■ Data excerpt
....

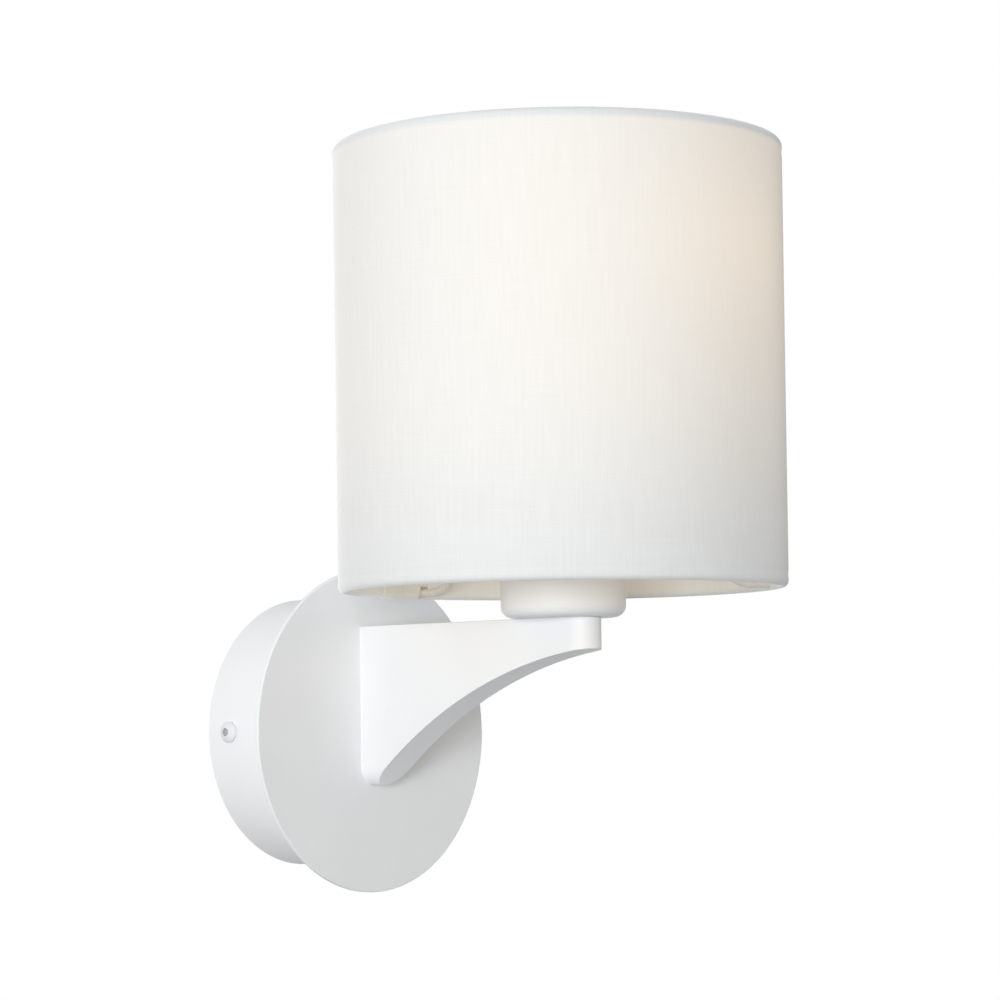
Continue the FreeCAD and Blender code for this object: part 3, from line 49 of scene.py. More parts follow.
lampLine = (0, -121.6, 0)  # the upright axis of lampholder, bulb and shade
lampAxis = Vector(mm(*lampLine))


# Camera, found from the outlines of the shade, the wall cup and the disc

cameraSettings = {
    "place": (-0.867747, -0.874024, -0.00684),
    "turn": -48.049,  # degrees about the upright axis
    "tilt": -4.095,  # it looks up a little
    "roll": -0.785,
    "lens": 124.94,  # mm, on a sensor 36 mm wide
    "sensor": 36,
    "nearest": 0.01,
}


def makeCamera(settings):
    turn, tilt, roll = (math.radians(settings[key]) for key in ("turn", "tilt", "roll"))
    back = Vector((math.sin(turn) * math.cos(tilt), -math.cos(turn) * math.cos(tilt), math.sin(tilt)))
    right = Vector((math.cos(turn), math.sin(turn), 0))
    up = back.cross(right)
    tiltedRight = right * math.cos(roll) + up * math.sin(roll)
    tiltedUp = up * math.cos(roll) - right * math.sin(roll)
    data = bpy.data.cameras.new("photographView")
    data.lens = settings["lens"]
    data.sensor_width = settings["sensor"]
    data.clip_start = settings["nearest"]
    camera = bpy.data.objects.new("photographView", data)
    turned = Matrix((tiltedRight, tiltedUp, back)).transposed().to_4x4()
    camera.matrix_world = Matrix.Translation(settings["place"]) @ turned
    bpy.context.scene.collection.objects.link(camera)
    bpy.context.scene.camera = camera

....

Extract the first line above and each line after it up to and including the one with "# Camera, found", please, exactly and with nothing else.

■ Problem solution
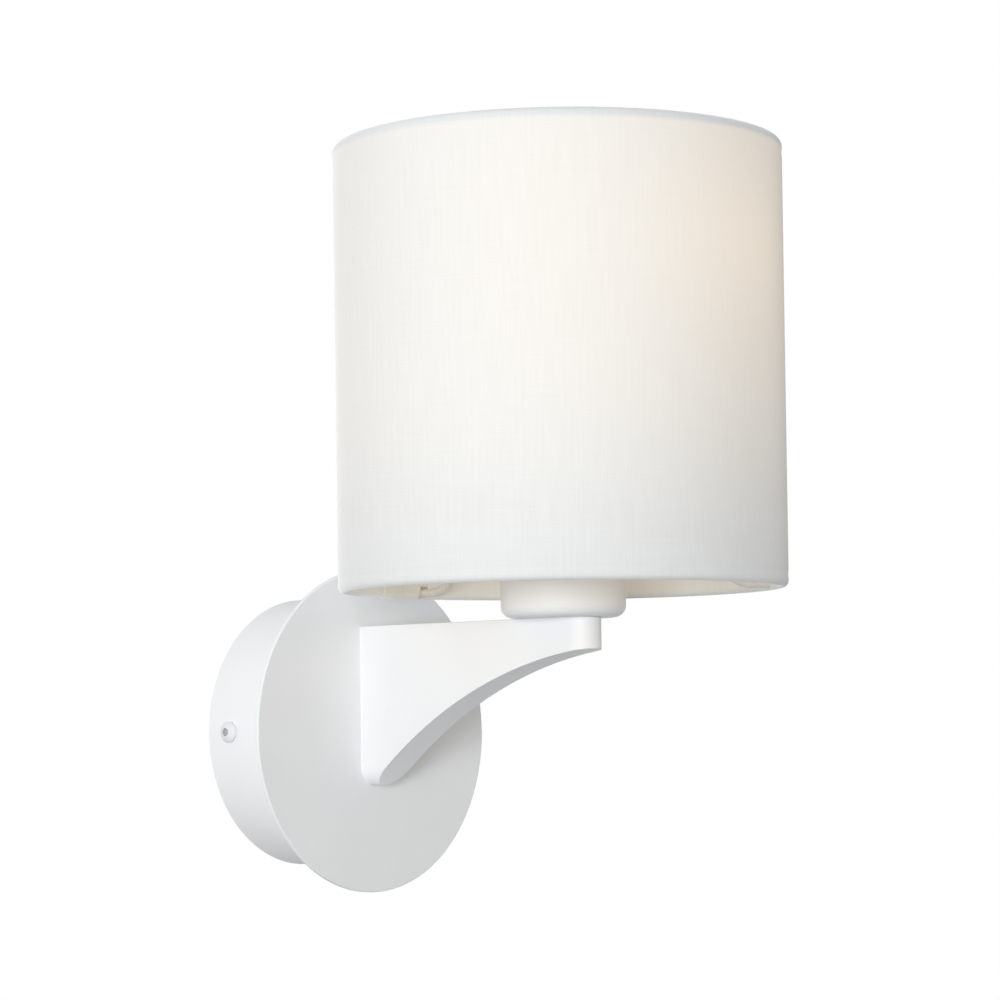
Continue the FreeCAD and Blender code for this object: part 3, from line 49 of scene.py. More parts follow.
lampLine = (0, -121.6, 0)  # the upright axis of lampholder, bulb and shade
lampAxis = Vector(mm(*lampLine))


# Camera, found from the outlines of the shade, the wall cup and the disc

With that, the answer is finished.